■ **Exercise goal**: Beginning with the first line of the data below, reproduce every line unchanged, ending with the line that holds "(255, 330, 300, 345)]".

■ **Recorded data**:

----

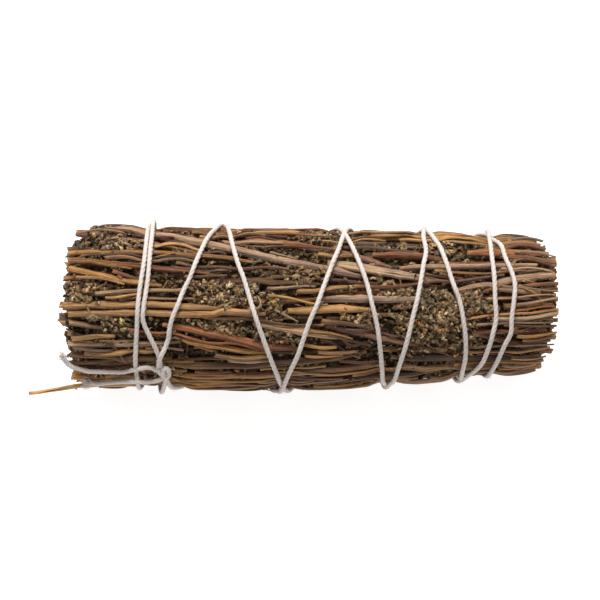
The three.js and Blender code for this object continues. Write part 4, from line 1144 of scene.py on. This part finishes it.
# %% What is already there
def along_route(route, radius, step=0.6):
    """Points of x, y, z and radius at even steps."""
    count = max(3, int(length_of(route) / step))
    even, _ = smooth_route(np.column_stack([route[:, :3], radius]), count)
    return even


string_routes = [drawn_in(route) for route in (winding_path, tail_up, tail_down, knot_loop)]
filled = [along_route(track, track[:, 3]) for track in all_tracks]
filled += [np.column_stack([route[::3], np.full(len(route[::3]), STRING_RADIUS)])
           for route in string_routes]
filled = np.vstack(filled)


def room_for(points, thick, others):
    """How much free space a thin rod has at its tightest place."""
    x0, x1 = points[:, 0].min() - 2, points[:, 0].max() + 2
    near = others[(others[:, 0] > x0) & (others[:, 0] < x1)]
    if not len(near):
        return FAR_OFF
    gaps = np.linalg.norm(points[:, None, :] - near[None, :, :3], axis=2) - near[None, :, 3]
    return float(gaps.min()) - thick


# %% Where a shoot may lie
SHOOT_COUNT = 230
SHOOT_TRIES = 7000
SHOOT_LAP = 0.14            # neighbours press this far into each other
SHOOT_COLOURS = ["red", "red", "gold", "gold", "tan", "tan", "grey", "grey", "purple", "dark"]
SECTORS = 8
LOWEST = 1.3                # so that nothing but the string reaches the table
FLUSH_LEFT, FLUSH_RIGHT = -51.0, 50.5
SEEN_SIDE = math.radians(85)
SHORTEST = 5
MOST_HIDDEN = 0.15          # share of a shoot that may lie on top of stalks that are seen
stalk_places = np.vstack(all_tracks)
stalk_around = np.array([around_axis(place[:3]) for place in stalk_places])
LEAF_PATCHES = [(400, 288, 478, 356), (380, 280, 412, 300), (440, 286, 492, 324),
                (340, 308, 376, 324), (304, 226, 342, 242),
                (428, 238, 456, 260), (103, 234, 145, 250), (183, 280, 255, 306),
                (257, 292, 282, 324), (175, 320, 245, 340), (275, 264, 325, 280),
                (68, 283, 100, 305), (100, 317, 130, 332), (375, 243, 420, 250),
                (255, 330, 300, 345)]


def in_leaf_patch(places):
    """Which of the places lie where leaf matter is seen instead of stalks."""
    px, py = seen_at(np.atleast_2d(places)).T
    inside = np.zeros(len(px), dtype=bool)
    for a, b, c, d in LEAF_PATCHES:
        inside |= (a < px) & (px < c) & (b < py) & (py < d)
    return inside


def hides_stalk(x, distance, turn, thick):
    """Whether a shoot would lie on top of the stalks that are seen on the best side."""
    hidden = 0
    for i in range(len(x)):
        if abs(turn[i]) > SEEN_SIDE:
            continue
        beside = np.abs(stalk_around[:, 0] - x[i]) < 0.8
        _, reach, angle = stalk_around[beside].T
        wide = stalk_places[beside, 3]
        aside = np.abs(angle - turn[i]) * reach
        on_top = (aside < 0.7 * wide + 0.5 * thick) & (reach + wide > radius_at(x[i]) - 1.3) \
            & (reach < distance[i] + 0.3)
        hidden += on_top.any()
    return hidden > MOST_HIDDEN * len(x)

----

■ **The output**:
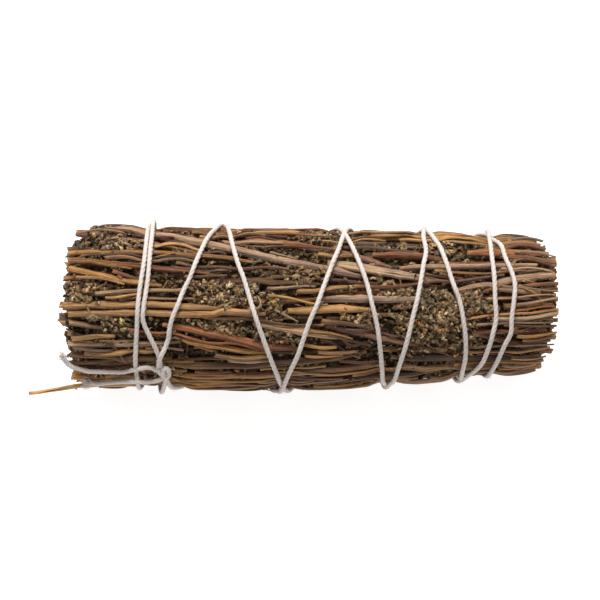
The three.js and Blender code for this object continues. Write part 4, from line 1144 of scene.py on. This part finishes it.
# %% What is already there
def along_route(route, radius, step=0.6):
    """Points of x, y, z and radius at even steps."""
    count = max(3, int(length_of(route) / step))
    even, _ = smooth_route(np.column_stack([route[:, :3], radius]), count)
    return even


string_routes = [drawn_in(route) for route in (winding_path, tail_up, tail_down, knot_loop)]
filled = [along_route(track, track[:, 3]) for track in all_tracks]
filled += [np.column_stack([route[::3], np.full(len(route[::3]), STRING_RADIUS)])
           for route in string_routes]
filled = np.vstack(filled)


def room_for(points, thick, others):
    """How much free space a thin rod has at its tightest place."""
    x0, x1 = points[:, 0].min() - 2, points[:, 0].max() + 2
    near = others[(others[:, 0] > x0) & (others[:, 0] < x1)]
    if not len(near):
        return FAR_OFF
    gaps = np.linalg.norm(points[:, None, :] - near[None, :, :3], axis=2) - near[None, :, 3]
    return float(gaps.min()) - thick


# %% Where a shoot may lie
SHOOT_COUNT = 230
SHOOT_TRIES = 7000
SHOOT_LAP = 0.14            # neighbours press this far into each other
SHOOT_COLOURS = ["red", "red", "gold", "gold", "tan", "tan", "grey", "grey", "purple", "dark"]
SECTORS = 8
LOWEST = 1.3                # so that nothing but the string reaches the table
FLUSH_LEFT, FLUSH_RIGHT = -51.0, 50.5
SEEN_SIDE = math.radians(85)
SHORTEST = 5
MOST_HIDDEN = 0.15          # share of a shoot that may lie on top of stalks that are seen
stalk_places = np.vstack(all_tracks)
stalk_around = np.array([around_axis(place[:3]) for place in stalk_places])
LEAF_PATCHES = [(400, 288, 478, 356), (380, 280, 412, 300), (440, 286, 492, 324),
                (340, 308, 376, 324), (304, 226, 342, 242),
                (428, 238, 456, 260), (103, 234, 145, 250), (183, 280, 255, 306),
                (257, 292, 282, 324), (175, 320, 245, 340), (275, 264, 325, 280),
                (68, 283, 100, 305), (100, 317, 130, 332), (375, 243, 420, 250),
                (255, 330, 300, 345)]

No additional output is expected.